Однако тут же включился рассудок и ехидно спросил: «Что ж тебе не нравится? Ты, кажется, твердо решил вывести ее в люди? А одна из ступеней выхода в люди для девушки это удачное замужество, не так ли?»

За этим ловеласом?!

«Кто бы говорил! И чем тебе не нравится Дени? Умен, недурен собой, преуспевающий ученый, остроумен, весел… К тому же вовсе не донжуан — он сам признался, что хотел бы снова жениться, но только не на ком попало, а на умной и самостоятельной женщине. Афинаида ему как раз подошла бы, а он вполне бы мог сделать ее счастливой, так чем ты недоволен? Или ты хочешь, чтоб она продолжала вздыхать по тебе, пока ты будешь сохнуть по августе?»

Черт!..

Но почему Марго оставила ее с Пикаром?!

Он поискал глазами Королеву: она была неподалеку, слушала болтовню старичка-профессора из столичного Института истории древних цивилизаций… и смотрела на Феодора. Смотрела тем острым взглядом, проницательности которого Киннам до сих пор иногда побаивался.

— Феодор, эй-эй, спустись-ка на землю!

Голос сэра Патрика привел его в чувство.

— Да, извини, я задумался… Ты что-то сказал?
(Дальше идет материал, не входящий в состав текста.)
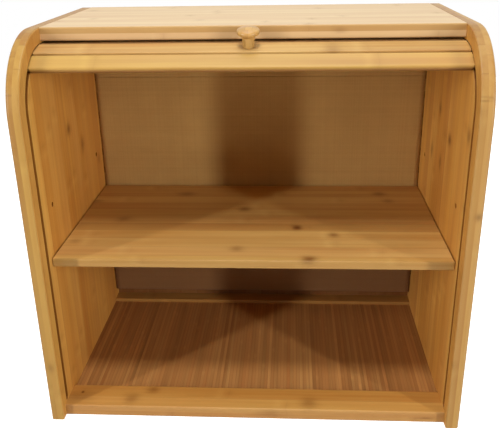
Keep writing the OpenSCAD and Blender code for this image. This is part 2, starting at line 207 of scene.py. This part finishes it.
class Finish(Nodes):
    """A material's node tree, with the steps that the finishes have in common."""

    def __init__(self, name, roughness, coat=0.0, gloss=0.5):
        self.material = bpy.data.materials.new(name)
        super().__init__(self.material)
        self.shader = self.tree.nodes["Principled BSDF"]
        self.shader.inputs["Roughness"].default_value = roughness
        self.shader.inputs["Coat Weight"].default_value = coat
        self.shader.inputs["Coat Roughness"].default_value = LACQUER_ROUGHNESS
        self.shader.inputs["Specular IOR Level"].default_value = gloss

    def mix(self, share, first, second, blend="MIX"):
        """The colour that goes from first to second as share goes from 0 to 1."""
        made = self.node("Mix", data_type="RGBA", blend_type=blend)
        for key, value in ((0, share), (6, first), (7, second)):
            self.give(made.inputs[key], value)
        return made.outputs[2]

    def axes(self, vector):
        return list(self.node("SeparateXYZ", vector).outputs)

    def combine(self, *values):
        return self.node("CombineXYZ", *values).outputs[0]

    def vector(self, operation, *values):
        return self.node("VectorMath", *values, operation=operation).outputs[0]

    def clamp(self, value):
        return self.node("Clamp", value).outputs[0]

    def ramp(self, value, start, end):
        """Goes from 0 at start to 1 at end, and stays level beyond them."""
        return self.node("MapRange", value, start, end, 0.0, 1.0).outputs[0]

    def remainder(self, share):
        """What a share leaves of 1."""
        return self.math("SUBTRACT", 1.0, share)

    def noise(self, vector, detail=2.0, roughness=0.5):
        """Smooth noise round 0, from about -0.5 to 0.5."""
        made = self.node("TexNoise", vector)
        made.inputs["Scale"].default_value = 1.0
        made.inputs["Detail"].default_value = detail
        made.inputs["Roughness"].default_value = roughness
        return self.math("SUBTRACT", made.outputs[0], 0.5)

    def chance(self, *values):
        """The outputs of a number and a colour drawn afresh for each set of whole numbers."""
        return self.node("TexWhiteNoise", self.combine(*values), noise_dimensions="3D").outputs

    def bell(self, distance, width):
        """exp(-(distance / width) squared)."""
        share = self.math("DIVIDE", distance, width)
        squared = self.math("MULTIPLY", share, share)
        return self.math("EXPONENT", self.math("MULTIPLY", squared, -1.0))

    def total(self, start, *terms):
        """start plus each output times its weight."""
        for output, weight in terms:
            start = self.math("MULTIPLY_ADD", output, weight, start)
        return start

    def done(self, base, height, depth, roughness=None):
        """Joins the colour, and a bump whose height from 0 to 1 is depth metres."""
        bump = self.node("Bump")
        bump.inputs["Distance"].default_value = depth
        self.give(bump.inputs["Height"], height)
        self.give(self.shader.inputs["Base Color"], base)
        self.give(self.shader.inputs["Normal"], bump.outputs[0])
        if roughness is not None:
            self.give(self.shader.inputs["Roughness"], roughness)
        return self.material


def bamboo(name, grain, across, through, pale, deep, seed, ply_at, ply_thick=PLY_THICK,
           strip_width=STRIP_WIDTH, strip_at=0.0, variety=0.55, marks=0.5, dark_spots=(), tones=None,
           coat=LACQUER, roughness=WOOD_ROUGHNESS):
    """Strip-laminated bamboo. The grain runs along one axis, the strips lie side by side across a
    second one and the plies through the third. Each strip has its own tone and its own place of the
    culm's nodes, where a brown patch and a thin line cross it. Further brown spots may be given,
    each a place, its reach along x, y and z, and how dark it is: knots, and on the front rail one
    painted shadow. tones are shades worked into the colour; some are the wood's own and some are
    painted shade."""
    f = Finish(name, roughness, coat, WOOD_GLOSS)
    place = f.node("TexCoord").outputs["Object"]
    xyz = dict(zip("XYZ", f.axes(place)))
    g, s, p = xyz[grain], xyz[across], xyz[through]
    ply = f.math("FLOOR", f.math("DIVIDE", f.math("SUBTRACT", p, ply_at), ply_thick))
    lane = f.math("DIVIDE", f.math("SUBTRACT", s, strip_at), strip_width)
    lane = f.math("MULTIPLY_ADD", ply, PLY_SHIFT, lane)
    strip = f.math("FLOOR", lane)
    beside = f.math("SUBTRACT", f.math("FRACT", lane), 0.5)
    shift, tone, warmth = f.axes(f.chance(strip, ply, seed + 0.5)["Color"])
    along = f.math("MULTIPLY_ADD", shift, CULM_SPREAD, g)

    def streaks(per_metre_along, per_metre_across, detail=2.0, roughness=0.5):
        """Noise drawn out along the grain."""
        drawn_out = f.combine(f.math("MULTIPLY", along, per_metre_along),
                              f.math("MULTIPLY", s, per_metre_across),
                              f.math("MULTIPLY", p, per_metre_across))
        return f.noise(drawn_out, detail, roughness)

    fibres = streaks(16.0, 1300.0, 3.0, 0.65)
    flecks = streaks(90.0, 420.0)
    streak = streaks(3.0, 230.0)
    cloud = streaks(5.0, 60.0)
    warm_cloud = streaks(4.0, 38.0)

    culm = f.math("FRACT", f.math("DIVIDE", along, CULM_LENGTH))
    off = f.math("MULTIPLY", f.math("SUBTRACT", culm, 0.5), CULM_LENGTH)
    off = f.math("MULTIPLY_ADD", cloud, NODE_WANDER, off)
    patch = f.math("MULTIPLY", f.bell(off, NODE_LONG), f.bell(beside, NODE_WIDE))
    patch = f.math("MULTIPLY", patch, f.total(0.8, (streak, 1.2), (flecks, 0.9)))
    ring = f.bell(off, RING_LONG)
    halo = f.bell(f.math("ADD", off, HALO_AWAY), HALO_LONG)

    amount = f.total(0.5 - 0.5 * variety, (tone, variety), (fibres, 0.30), (streak, 0.62),
                     (cloud, 0.95), (halo, 0.12))
    base = f.mix(f.clamp(amount), colour(deep), colour(pale))
    reddish = f.total(0.10, (f.math("POWER", warmth, 3.0), 0.25), (warm_cloud, 0.75))
    base = f.mix(f.clamp(reddish), base, colour(REDDISH))
    spots = f.math("MULTIPLY", f.total(0.0, (patch, 0.62), (ring, 0.18)), marks)
    ragged = f.total(1.0, (flecks, 1.5), (streak, 0.8))
    for spot_at, reach, darkness in dark_spots:
        away = f.vector("DIVIDE", f.vector("SUBTRACT", place, spot_at), reach)
        far = f.node("VectorMath", away, away, operation="DOT_PRODUCT").outputs["Value"]
        spot = f.math("EXPONENT", f.math("MULTIPLY", f.math("MULTIPLY", far, ragged), -1.0))
        spots = f.math("MULTIPLY_ADD", spot, darkness, spots)
    base = f.mix(f.clamp(spots), base, colour(MARK))
    seam = f.ramp(f.math("ABSOLUTE", beside), 0.5 - SEAM_HALF / strip_width, 0.5)
    base = f.mix(f.math("MULTIPLY", seam, SEAM_SHARE), base, colour(MARK))
    for share, shade in tones(f, xyz) if tones else ():
        base = f.mix(share, base, colour(shade), "MULTIPLY")
    height = f.total(0.5, (fibres, 0.5), (seam, -0.4), (patch, -0.2))
    rough = f.total(roughness, (fibres, 0.12), (cloud, 0.10), (patch, 0.06))
    return f.done(base, height, WOOD_RELIEF, rough)


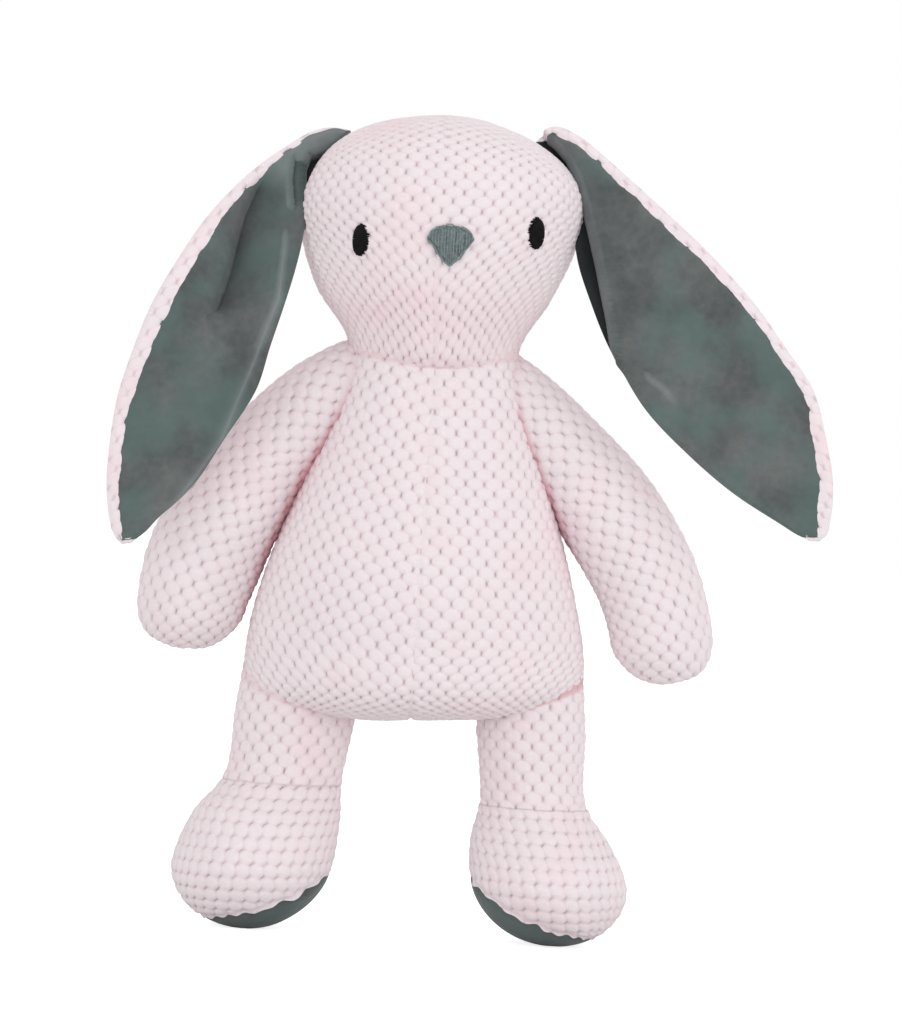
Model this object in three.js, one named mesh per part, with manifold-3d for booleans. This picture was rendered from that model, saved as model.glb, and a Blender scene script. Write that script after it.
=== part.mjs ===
// Stuffed bunny: a plush toy of popcorn fabric with grey velour soles and ear linings.
// Millimetres, +Z up, the face looks along -Y, the toy's own left side is +X.
// Its sizes are measured from the middle of the body. The group is then moved, so that the
// origin lies on the floor at the middle of the box round the whole toy, ears included.

import * as THREE from "three";
import { mergeVertices } from "three/addons/utils/BufferGeometryUtils.js";
import Module from "manifold-3d";

const wasm = await Module();
wasm.setup();

// Fabric and clearances
const plushWall = 2.5;
const velourWall = 1.6;
const threadHeight = 1.2;
const seamGap = 0.3;
const fillingGap = 0.8;
const flatDepth = 0.5;

// Torso, a pear with its waist drawn up into the neck
const torsoBottom = 92.5;
const torsoTop = 276;
const seatRise = 24;
const seatFullness = 3;
const neckRound = 10;
const hipHeight = 116;
const hipHalfWidth = 72.5;
const hipHalfDepth = 50;
const bellyHeight = 150;
const bellyHalfWidth = 67;
const bellyHalfDepth = 51;
const chestHeight = 189;
const chestHalfWidth = 54.5;
const chestHalfDepth = 43;
const shoulderHeight = 226;
const shoulderHalfWidth = 39;
const shoulderHalfDepth = 35;
const neckHalfWidth = 34;
const neckHalfDepth = 35;
const torsoForward = -1;

// Neck seat, a shallow dome that the head turns on
const neckCrown = 264;
const neckRimHeight = 249;
const neckRimRadius = 36;
const neckTurnAxis = [0, -1];
const plugReach = 1.6;

// Head
const headBottom = 236;
const headTop = 350;
const chinHeight = 254;
const chinHalfWidth = 37.5;
const chinHalfDepth = 38.5;
const jawHeight = 274;
const jawHalfWidth = 49.5;
const jawHalfDepth = 47;
const cheekHeight = 300;
const cheekHalfWidth = 59;
const cheekHalfDepth = 52;
const browHeight = 322;
const browHalfWidth = 60;
const browHalfDepth = 51;
const crownRound = 42;
const crownFullness = 2.15;
const chinRound = 12;
const headLean = -4;
const headForward = -3;

// Arms, sewn to the sides of the neck and resting on the flanks
const armRoot = [33, 234];
const armRootHalfWidth = 16;
const armRootHalfDepth = 18;
const upperArmHalfWidth = 19.5;
const upperArmHalfDepth = 20;
const elbowHalfWidth = 22;
const foreArmHalfDepth = 21.5;
const handHalfDepth = 21;
const handRound = 20;
const handFullness = 2.2;
const rootRound = 8;
const armForward = -1;

// Legs and feet
const hipPivotHeight = 70;
const hipCupInner = [27, 23];
const hipCupOuter = [74, 43.5];
const legTop = 124;
const thighHeight = 93.5;
const legHalfDepth = 22.4;
const overAnkle = 2;
const underAnkle = 14;
const instepHalfDepth = 30;
const instepForward = -5;
const footHeight = 29;
const footHalfDepth = 37;
const footForward = -9;
const soleHalfDepth = 36;
const soleForward = -8;
const soleTilt = THREE.MathUtils.degToRad(22);
const solePitch = THREE.MathUtils.degToRad(12);
const soleSeamHeight = 15;

// Ears, two cloths sewn back to back, hanging forward of the arms
const earCup = 4;
const earCupWidth = 32;
const earLiningGap = 0.8;
const earOuterRim = 6;
const earInnerRim = 1;
const widestRim = 0.25;

// Embroidery
const eyeHalfWidth = 3.7;
const eyeHalfHeight = 6.9;
const noseHalfWidth = 10;
const noseHeight = 17.5;
const noseTop = 303.5;
const noseCorner = 1;
const noseTipRound = 3;
const noseOffset = 3.9;

// What differs between the toy's two sides. A leg's rings are [inset, half width], and a line
// across an ear has the x and z of its outer and inner edge and its y.
const sides = {
  left: {
    sign: 1,
    upperArm: [54.5, 213.5],
    elbow: [76.5, 186.5],
    foreArm: [96, 156],
    hand: [104, 130.5],
    handEnd: [105.5, 113.5],
    foreArmHalfWidth: 20.5,
    handHalfWidth: 21,
    eye: [40, 302.5],
    thigh: [49, 23.2],
    ankle: [52.3, 22.4],
    ankleHeight: 58,
    instep: [55.6, 28.6],
    foot: [60.8, 33.2],
    sole: [65.5, 33],
    soleRound: 28,
    ear: [
      { outer: [43, 351], inner: [34, 341], forward: -2 },
      { outer: [66.5, 337], inner: [50.5, 323], forward: -8 },
      { outer: [96.5, 312], inner: [57.5, 290], forward: -20 },
      { outer: [134, 276], inner: [71, 257.5], forward: -31 },
      { outer: [160, 242], inner: [90.5, 227], forward: -35 },
      { outer: [170.5, 202.5], inner: [129, 195.5], forward: -36 },
      { outer: [169.5, 186], inner: [151, 183.5], forward: -36 },
      { outer: [167, 179], inner: [164, 178.5], forward: -36 },
    ],
  },
  right: {
    sign: -1,
    upperArm: [54, 216.5],
    elbow: [75.5, 187.5],
    foreArm: [92.5, 156],
    hand: [98.5, 132.5],
    handEnd: [99.5, 115.5],
    foreArmHalfWidth: 22.5,
    handHalfWidth: 23,
    eye: [34.7, 295.3],
    thigh: [49.5, 24.6],
    ankle: [53.5, 24.6],
    ankleHeight: 62,
    instep: [60, 31.2],
    foot: [65, 34.6],
    sole: [68.4, 34.4],
    soleRound: 30,
    ear: [
      { outer: [43.5, 345.5], inner: [35, 336.5], forward: -2 },
      { outer: [66.5, 335], inner: [51.5, 323], forward: -8 },
      { outer: [100, 300.5], inner: [59, 291], forward: -20 },
      { outer: [121, 260.5], inner: [64.5, 262.5], forward: -31 },
      { outer: [132.5, 222], inner: [74, 226.5], forward: -35 },
      { outer: [135, 184], inner: [97.5, 186], forward: -36 },
      { outer: [131.5, 166.5], inner: [114.5, 167.5], forward: -36 },
      { outer: [126, 158.5], inner: [123.5, 158.5], forward: -36 },
    ],
  },
};

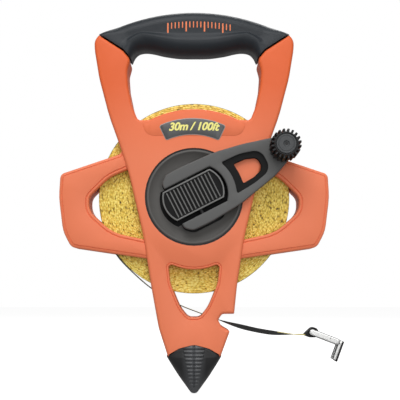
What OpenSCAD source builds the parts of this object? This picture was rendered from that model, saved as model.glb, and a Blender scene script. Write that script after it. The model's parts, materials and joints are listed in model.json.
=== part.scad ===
// Open-reel surveyor's tape: a cross-shaped two-shell frame with a soft grip on top and a
// pointed nose below, a folding crank on the hub, and a hook on the end of the blade.
//
// Every sub-part is drawn lying on its back, centred on the hub: X runs to the right,
// Y up the frame and Z towards the user.  upright() then stands it up below the grip.

/* [Frame] */
// Height of the grip's centre above the hub's centre
grip_rise = 137; // [136:0.5:138]
// Half the thickness of the central body
body_h = 16.5; // [16:0.5:18]
// Half the thickness of the side wings
wing_h = 14; // [13:0.5:15]
// Distance from the middle plane to the inside of each cheek
cheek_in = 8; // [8:0.1:8.4]
// Wall thickness of the moulded shells
wall = 2.8; // [2.2:0.1:3]
// Half the thickness of the soft grip
grip_h = 16.5; // [16:0.5:16.5]

/* [Tape] */
// Outside radius of the wound tape
coil_r = 77.5; // [70:0.5:77.5]
// Width of the tape blade
tape_w = 13; // [10:0.5:13]
// Thickness of the loose stretch of blade
lead_t = 0.6; // [0.4:0.1:0.6]

/* [Hub] */
// Radius of the hub disc where it turns in its bearing rings
hub_r = 38.2; // [38:0.1:39]
// Running clearance of the hub, on the radius
hub_gap = 0.06; // [0.02:0.01:0.1]
// Depth of the hollow in the front of the hub disc
dish = 4; // [2:0.5:4.5]

/* [Crank] */
// Angle of the crank arm above level
crank_angle = 27; // [0:1:30]
// Length of the crank from the hub to the knob
crank_len = 82; // [81:0.5:83]
// Thickness of the crank arm
arm_t = 5; // [4.5:0.1:5.2]
// Outside radius of the knob
knob_r = 11.8; // [10:0.1:12]
// Length of the knob
knob_len = 22; // [18:0.5:23]
// Number of ribs round the knob
knob_ribs = 20; // [12:1:24]

/* [Hook] */
// Slope of the hook below level
hook_angle = 20.8; // [0:0.1:30]
// Distance between the two hook pins
pin_pitch = 18.6; // [18:0.1:20]
// Length of the claw
claw_len = 15; // [10:0.5:16]

/* [Hidden] */
eps = 0.01;
arc_step = 15;

orange = [0.97, 0.42, 0.22];
black = [0.10, 0.10, 0.11];
charcoal = [0.30, 0.31, 0.32];
tape_yellow = [0.80, 0.68, 0.25];
steel = [0.75, 0.75, 0.76];

// Frame sizes worked out from the driving ones
bore_r = hub_r + hub_gap + 1.3;
pocket_r = coil_r + 2;
floor_h = wing_h - wall;
screw_r = 1.5;
pilot_r = screw_r + 0.03;
boss_r = 4.6;
hub_boss_r = 3.4;
head_r = 3.2;
screw_spots = [
    [66.5, 106], [-66.5, 106], [61, 80], [-61, 80],
    [96.5, 6], [-96.5, 6], [94.5, -28], [-94.5, -28], [0, -110]
];

// Crank and hub sizes
axis_h = body_h + 3;
arm_low = axis_h - arm_t / 2;
arm_top = axis_h + arm_t / 2;
pad_half_w = 12.5;
pad_half_l = 25;
pad_h = arm_top + 0.4;
moat = 3;
tine_out = 25.5;
tail = 18.6;
hinge_r = 1.5;
dish_floor = body_h - dish;
disc_back = dish_floor - 2.6;
web_h = -1;
web_t = 2.5;
core_in = 33;
hub_bosses = [[29.5, 0], [-29.5, 0], [0, 29.5], [0, -29.5]];
knob_gap = 0.4;
knob_low = arm_top + knob_gap;
knob_top = knob_low + knob_len;
axle_r = 2;
knob_off = 2;

// Hook sizes
near_pin = [96.1, -109];
hook_half = 2.6;
ear_in = 6.9;
ear_out = 8.1;
pin_r = 1.3;

// ---- outlines: lists of corners [x, y, fillet radius], anticlockwise ----

function unit(v) = v / norm(v);
function left_of(v) = [-v[1], v[0]];
function turn(v, a) = [v[0] * cos(a) - v[1] * sin(a), v[0] * sin(a) + v[1] * cos(a)];
function xy(p) = [p[0], p[1]];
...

— Я спросил, где Эрве. Он не приедет?

— Нет, не смог из-за конференции.

— Досадно!

— Ничего, увидимся на Ипподроме в мае.

— Ну, да… Я вижу, тебе сегодня преподнесли как никогда много даров Вакха!

— О, да! Но я постараюсь не спиться, — Феодор улыбнулся.

«Вообще-то я бы уже выпил», — подумал он и, не удержавшись, снова взглянул на Афинаиду. Пикар жестикулировал, явно кого-то изображая, Афинаида смеялась, сжимая в руках сумочку. Так, пожалуй, они и за стол усядутся рядом…

Черт, это уже слишком!

Киннам опять поймал на себя взгляд Марго и отвернулся к столу с подарками. Снова взял в руки русскую книгу, подаренную сэром Патриком.

«Занимайся лучше Коростенем, — сказал он себе. — А если уж взялся помочь Афинаиде устраивать свою жизнь, то и не мешай ей. Она не твоя собственность. Ты все равно не сможешь ей дать того, что ей нужно. И даже не собираешься давать. Не так ли?»